Historical ecologies of swətíxʷtəd in the Duwamish-Green-White River Watershed of Washington State
Historical ecologies of swətíxʷtəd in the Duwamish-Green-White River Watershed of Washington State
This project used archaeobotanical, ethnographic, and historical evidence to enhance our understandings of the co-production of people, plants, and place in the historic Duwamish-Green-White River Watershed in Washington State. I compared the archaeobotanical record with regional ethnographies to analyze the role that plants played in pre-contact Coast Salish diets, and the interplay between the particular nutritional and ecological properties of plants and Coast Salish daily life. The primary goals of this project were 1) to augment the Burke Museum's Puget Sound Traditional Foods database with more information about plant use (both for food and as technologies), 2) to gain greater insight into indigenous stewardship of upland terrestrial habitats, and 3) to investigate the relationship between social networks and plant foods.

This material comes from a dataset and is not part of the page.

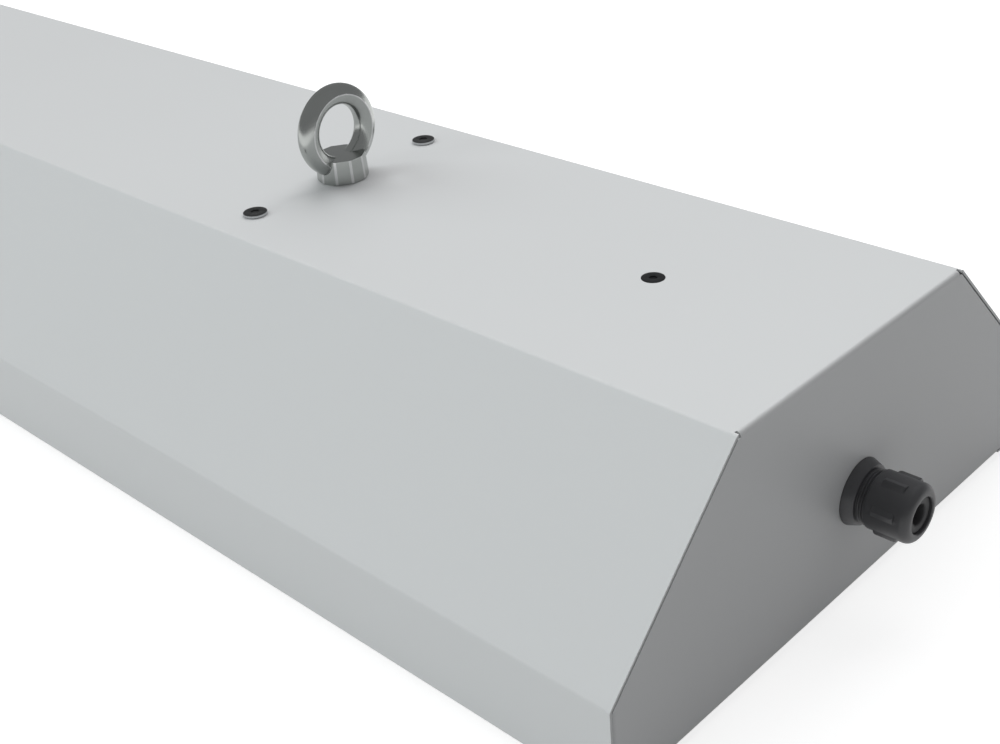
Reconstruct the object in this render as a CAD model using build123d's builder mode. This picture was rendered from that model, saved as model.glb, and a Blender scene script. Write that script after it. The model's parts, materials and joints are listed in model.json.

The study provisionally affirms archaeological theories of resource intensification beginning ~2,500 – 3,000 years BP. The study also provides preliminary insight into the interplay between the location of particular plant foods in the watershed and Coast Salish social organization as documented in the ethnographic record. The higher proportion of root foods in the inland and montane sites gestures toward dietary differences between saltwater and inland villages, where carbohydrates may have played a more important role. This in turn may have shaped the extent to which landscapes were managed for culturally important root foods on the Enumclaw Plateau.